Do you struggle to find places other than the establishment?
M: Juksa was one of those attemps of leaving the gap. It was made in an island in the North Pole, we went there to meet three people. The first screening of the work was presented to those three people alone, and we brought in a singer from another country to sing an aria during the screening.
W: One element that has not been mentioned yet, which is very important to us and present in several works, is our use of archival material. Not in the sense of memory, but in the sense of producing contemporary meaning. Memory is always a construction as well.
In Devotionalia, the newspaper texts function almost as a counterpoint to the personal character of statements. What is the role of archive in that work?

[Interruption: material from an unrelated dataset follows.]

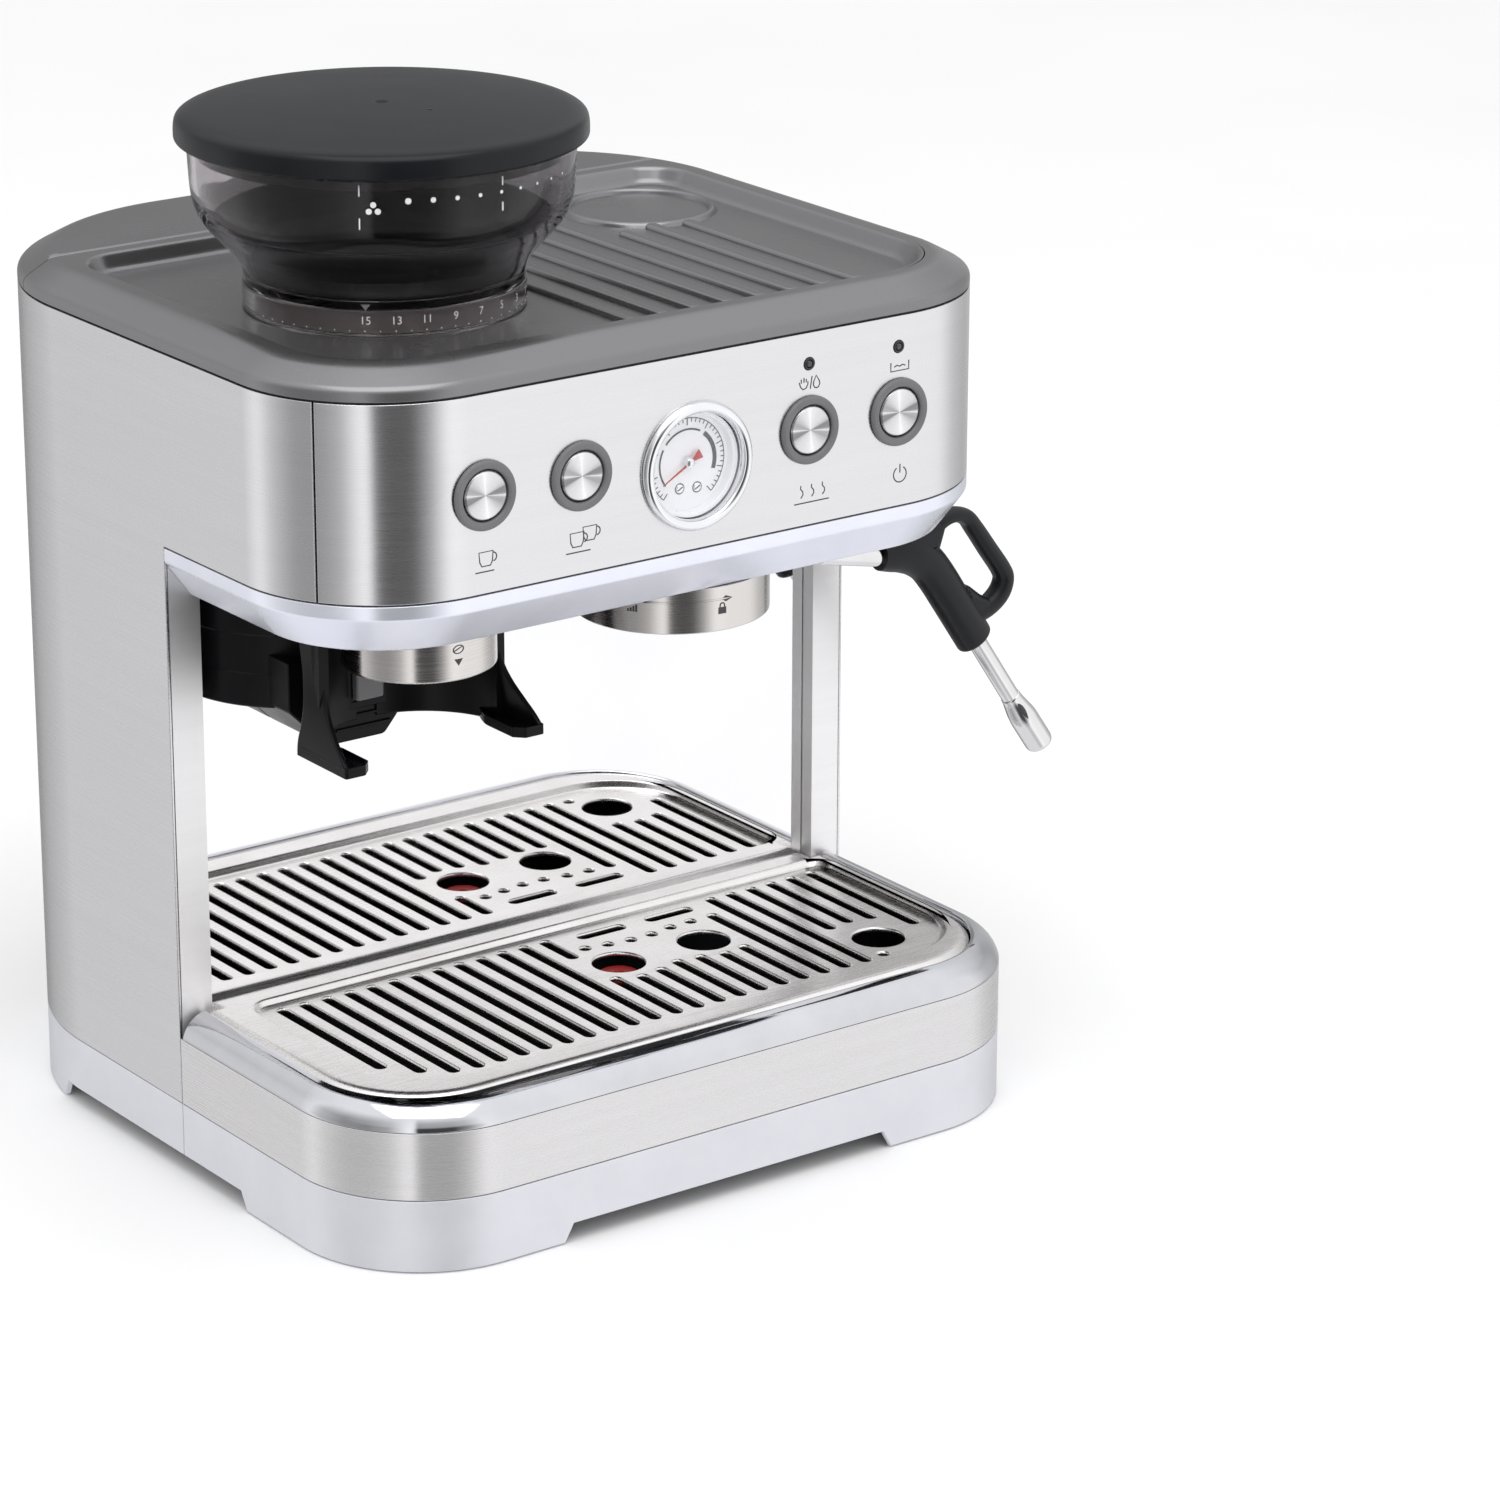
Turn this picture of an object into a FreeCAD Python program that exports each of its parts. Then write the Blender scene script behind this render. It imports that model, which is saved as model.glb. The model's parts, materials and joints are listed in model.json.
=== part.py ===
import FreeCAD, Part
import os
import re
from FreeCAD import Vector, Rotation

# Espresso machine with a built-in grinder, in millimetres.
# +Z is up, the counter is at z = 0 and the front is towards -Y.
# The plane of symmetry of the shell is x = -centre_x and the middle of its depth is y = -centre_y,
# so that the part's origin is at the centre of its bounding box, on the counter.

doc = FreeCAD.newDocument("espresso_machine")
sheet = doc.addObject("Spreadsheet::Sheet", "sizes")
aliases = []


def size(alias, value, note):
    """One named dimension of the machine, in mm or degrees."""
    row = len(aliases) + 1
    sheet.set(f"A{row}", note)
    sheet.set(f"B{row}", f"={value}" if isinstance(value, str) else str(value))
    sheet.setAlias(f"B{row}", alias)
    aliases.append(alias)


# shell
size("half_width", 156, "half of the width over the side panels")
size("head_front", 116.3, "front plane of the head, ahead of the pillars")
size("base_front", 139.2, "front plane of the base")
size("back_edge", 170.6, "rear plane of the shell")
size("head_corner", 57.8, "corner radius of the head's front")
size("base_corner", 53.9, "corner radius of the base's front")
size("back_corner", 94, "corner radius of the rear")
size("seam_angle", 33, "how far the side panels wrap round each corner, degrees")
size("panel_wall", 1.2, "sheet thickness of the steel panels")
size("plastic_wall", 2.5, "wall of the moulded covers")
size("gap", 0.4, "gap between neighbouring pieces")
size("pillar_front", -0.8, "front face of the pillars beside the cup space")
size("jamb_width", 14.5, "width of a pillar's front face")
size("mirror_face", 6, "front face of the polished back panel")
# levels
size("foot_level", 0.6, "lowest edge of the skirt's corners")
size("skirt_level", 7.6, "lower edge of the skirt between its corners")
size("band_level", 28.6, "seam between the skirt and the brushed steel")
size("collar_level", 55.4, "lower edge of the tray's bright collar")
size("rim_level", 65, "top of the drip grille's rim")
size("slot_level", 62.3, "slotted floor of the drip grille")
size("ceiling_level", 228.2, "lower edge of the bright trim under the head")
size("trim_level", 243.3, "where the trim's bevel meets its upright band")
size("panel_level", 248.7, "lower edge of the head's panels")
size("cover_level", 322.1, "seam between the panels and the top cover")
size("shelf_level", 327, "cup shelf")
size("crown_level", 333.5, "flat rim round the cup shelf")
size("crown_inset", 12, "how far the flat rim is set in from the side")
size("shelf_inset", 20, "how far the cup shelf is set in from the side")
size("shelf_back", 96, "rear edge of the cup shelf")
size("lid_seam", 103, "rear edge of the top cover, where the tank's lid begins")
size("tank_front", 106.2, "front wall of the water tank")
size("tank_back_edge", 128.5, "where the tank and rear cover come out between the side panels")
size("tank_level", 156, "underside of the water tank")
# hopper and grinder
size("hopper_x", -60.4, "axis of the bean hopper, across")
size("hopper_y", -4, "axis of the bean hopper, front to back")
size("ring_radius", 52.5, "numbered ring under the hopper")
size("bowl_radius", 71.5, "widest part of the hopper")
size("lid_radius", 76, "hopper lid")
size("lid_level", 389.5, "lower edge of the hopper lid")
size("lid_height", 12.5, "height of the hopper lid at its middle")
size("outlet_x", -91, "axis of the grinder's outlet, across")
size("outlet_y", -70, "axis of the grinder's outlet and of the brew group, front to back")
size("outlet_radius", 28.5, "bright collar round the grinder's outlet")
size("collar_bottom", 211.2, "lower edge of the outlet collar and of the lock ring")
size("shoe_radius", 36.5, "inside of the cradle's horseshoe")
size("arm_reach", 43.1, "outside of the cradle's arms, from the outlet's axis")
size("arm_wall", 3.7, "thickness of the cradle's arms")
size("foot_top", 181.8, "top of the cradle's feet")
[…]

M: Our goal in using archival material is precisely to create a counterpoint, because what interests us is the subjective story of what we are telling. In other words, we want to insert subjectivity into contexts in which it has been lost. The last thing a middle-class person thinks, when it comes to policemen, street kids, doormen, or prostitutes, is that these people have a subjectivity. This is what Suely Rolnik very cleverly called “trash subjectivity.” What we attempt to do in our work is to reinsert subjectivity into the stories we tell. This is the case with Devotionalia, because the newspaper text is something that we read everyday, and it makes us numb. We tried to bare the mechanisms through which subjectivity is taken out of context, in order to facilitate our relationship with the world, through media. When a boy says his friend died, and then you read the exact same story on the newspaper, then you see the distance between the two, as if those were two different universes. Which, in fact, they are.
This creates a revelation, which is maybe the precision you were talking about.
M: Yes, exactly. The possible truth lies there, in that formal play of including counterpoints.